После смерти поэта его биография продолжается приключениями его преемников. Его судьба неотделима от той, что пережила его на сорок лет, напоминала и переписывала то, что стирали сталинизм и его свита, чтобы написать один из шедевров русской мемуарной литературы: от его жены Надежды. Смерть героя породила героиню. Дутли широко использует ее воспоминания: «Книга вышла по-немецки в 1971 г. Я прочел ее очень рано. Это одна из книг, которые изменили мою жизнь. Она мощна и безжалостна в отношении интеллектуалов, которые помогли создать эту машину для убийства… И эта жизнь преследуемых и голодающих кочевников… Грандиозная книга, столь же важная, сколь и „Архипелаг ГУЛаг“.

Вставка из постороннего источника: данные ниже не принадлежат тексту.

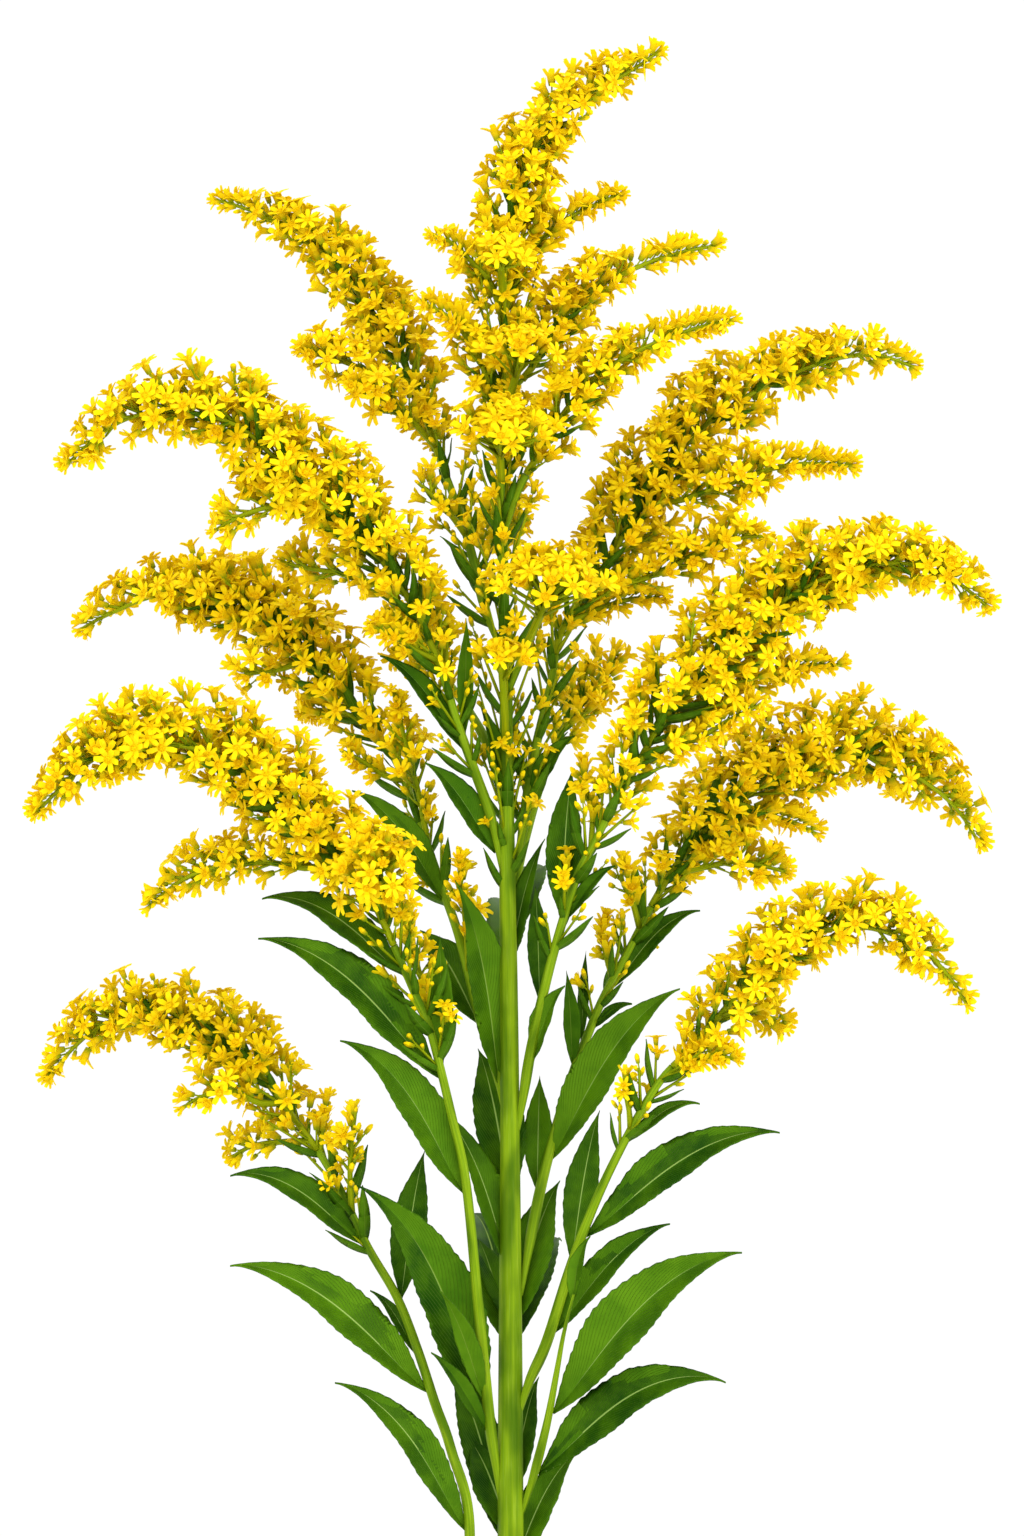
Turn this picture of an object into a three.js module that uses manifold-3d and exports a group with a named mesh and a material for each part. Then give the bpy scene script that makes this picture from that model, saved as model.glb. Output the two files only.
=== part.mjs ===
// Goldenrod in a plain clay pot. Millimetres, +Z up, origin under the pot's middle, plant facing -Y.
import * as THREE from 'three';
import { mergeVertices } from 'three/addons/utils/BufferGeometryUtils.js';
import Module from 'manifold-3d';

// Pot and soil
const potHeight = 140;
const potBaseRadius = 55;
const potBodyRadius = 77; // of the body's slope, carried up to the rim
const potRimRadius = 80;
const potWall = 6;
const rimBand = 28;
const bandProud = 3;
const potEdge = 2;
const drainRadius = 7;
const soilTop = 122;
const soilMound = 2.5;
const soilRough = 0.8;
const potSegments = 24;

// Fits and thicknesses
const seat = 0.3; // between a piece and what it grows from or stands in
const weld = 1e-3; // corners closer than this are one
const bladeEdge = 0.6;
const bladeNear = 0.01;
const midribBase = 1.3;
const midribTip = 0.9;

// Flower sprays
const coreShare = 0.46; // the spray's own axis within the florets' reach
const cellPerRadius = 1.1; // a floret's length along the axis, by its reach
const cellMore = 3;
const cellLeast = 5.4;
const petalInset = 0.33; // keeps one floret's petals off the next one's
const petalLean = 0.35;
const petalJitter = 0.13;
const discHeight = 0.66;
const neckRadius = 1.3;
const bareNeck = 2.2; // of a spray that grows from a stem's side
const seatStep = 0.1;
const stemSamples = 400;
const tipRadius = 0.7;
const sprayShape = [[0, 0.45], [0.1, 0.85], [0.28, 1], [0.55, 0.93], [0.75, 0.68], [0.9, 0.42], [1, 0.25]];

// Leaves
const bladeStations = [0, 0.18, 0.4, 0.62, 0.83];
const bladeShares = [0.16, 0.72, 1, 0.88, 0.46]; // of the half width
const smallStations = [0, 0.38, 0.72];
const smallShares = [0.2, 1, 0.7];
const smallWidth = 8.5;
const bladeTooth = 0.05;
const bladeFold = 0.16; // edges stand above the midrib
const bladeWave = 0.05;

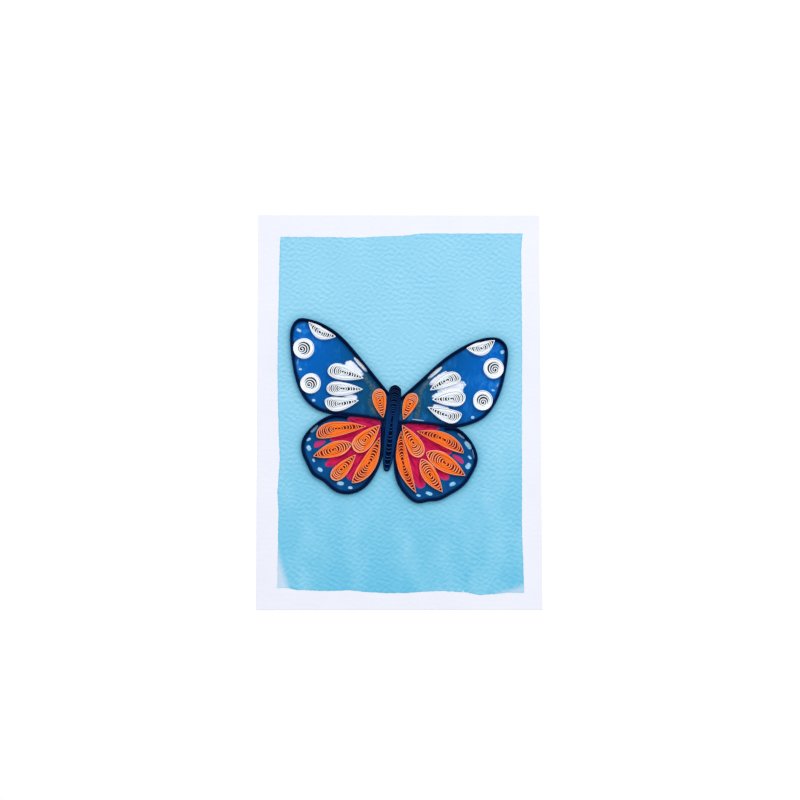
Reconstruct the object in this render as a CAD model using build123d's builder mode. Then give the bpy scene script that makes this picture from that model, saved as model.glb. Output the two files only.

Ральф Дутли завершает свою книгу цитатами писателей, прославляющих язык Мандельштама — тем, что он называет «триумфом поэзии». Среди прочих мы находим там знаменитую метафору Бродского: «Он был […] новым Орфеем: посланный в ад, он так и не вернулся, в то время как его вдова скиталась по одной шестой части земной суши, прижимая кастрюлю со свертком его песен, которые заучивала по ночам на случай, если фурии с ордером на обыск обнаружат его. Се наши метаморфозы, наши мифы». Достоевский говорил, что русская литература вышла из шинели Гоголя. В XX веке она надела старую дырявую шубу Мандельштама, о которой он писал, будучи в отчаянном положении, в 1930 г. : «Я срываю с себя литературную шубу и топчу ее ногами. Я в одном пиджачке в тридцатиградусный мороз три раза обегу по бульварным кольцам Москвы […], лишь бы не слышать звона сребреников и счета печатных листов».